* begin *

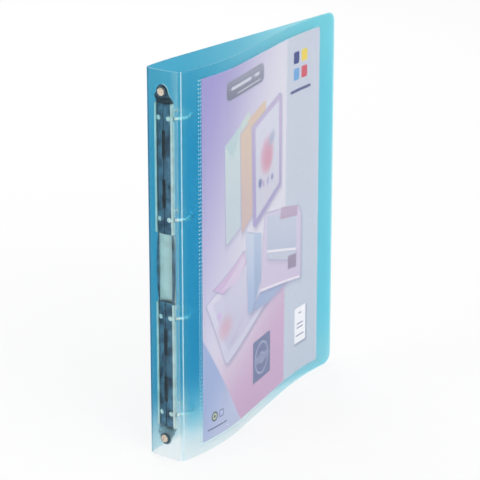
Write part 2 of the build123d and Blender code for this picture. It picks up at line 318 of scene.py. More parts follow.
# %% Polypropylene
def polypropylene(name, tints_with_light, foot_light, top_light, roughness, transmission, way="X", cloudiness=20):
    """Tinted, rolled polypropylene. Tints are (place in mm along the way, colour), joined by a smooth ramp.

    The tints paint light and shade: deep, painted shade by the spine, where light crosses several layers, and
    pale, painted light by the fore edge and foot. Cloudy patches of 60 mm push it to and fro by the
    cloudiness, in mm.
    The roller's grain is finer than a tenth of a millimetre, and is drawn at 1 mm so that it shows. The foot
    light is (from, to, colour), in mm of height: painted light from the white floor below. The top light is
    how much of the pale colour, painted light, the top edge takes, over the last 75 mm.
    """
    made, tree, surface = material(name, Roughness=roughness, IOR=1.18, Transmission_Weight=transmission)
    place = add(tree, "ShaderNodeTexCoord").outputs["Object"]
    parts = add(tree, "ShaderNodeSeparateXYZ", {0: place})
    cloud = add(tree, "ShaderNodeTexNoise", {"Vector": place, "Scale": 1 / (60 * mm), "Detail": 3.0})
    push = {0: cloud.outputs["Fac"], 1: cloudiness * mm, 2: -cloudiness / 2 * mm}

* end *

What is asked >>
From the very first line of the data through the line with "a smooth ramp." in it, please reproduce each line exactly and output nothing more.

Full response >>
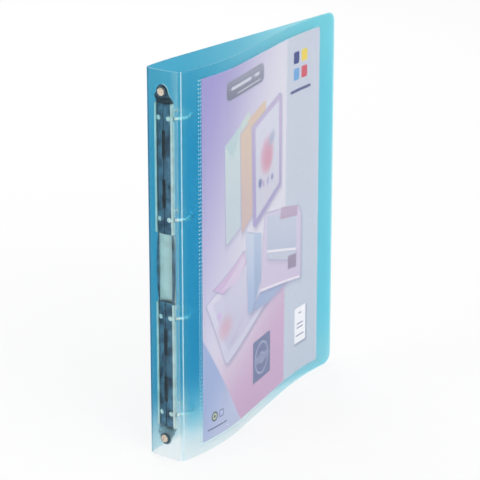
Write part 2 of the build123d and Blender code for this picture. It picks up at line 318 of scene.py. More parts follow.
# %% Polypropylene
def polypropylene(name, tints_with_light, foot_light, top_light, roughness, transmission, way="X", cloudiness=20):
    """Tinted, rolled polypropylene. Tints are (place in mm along the way, colour), joined by a smooth ramp.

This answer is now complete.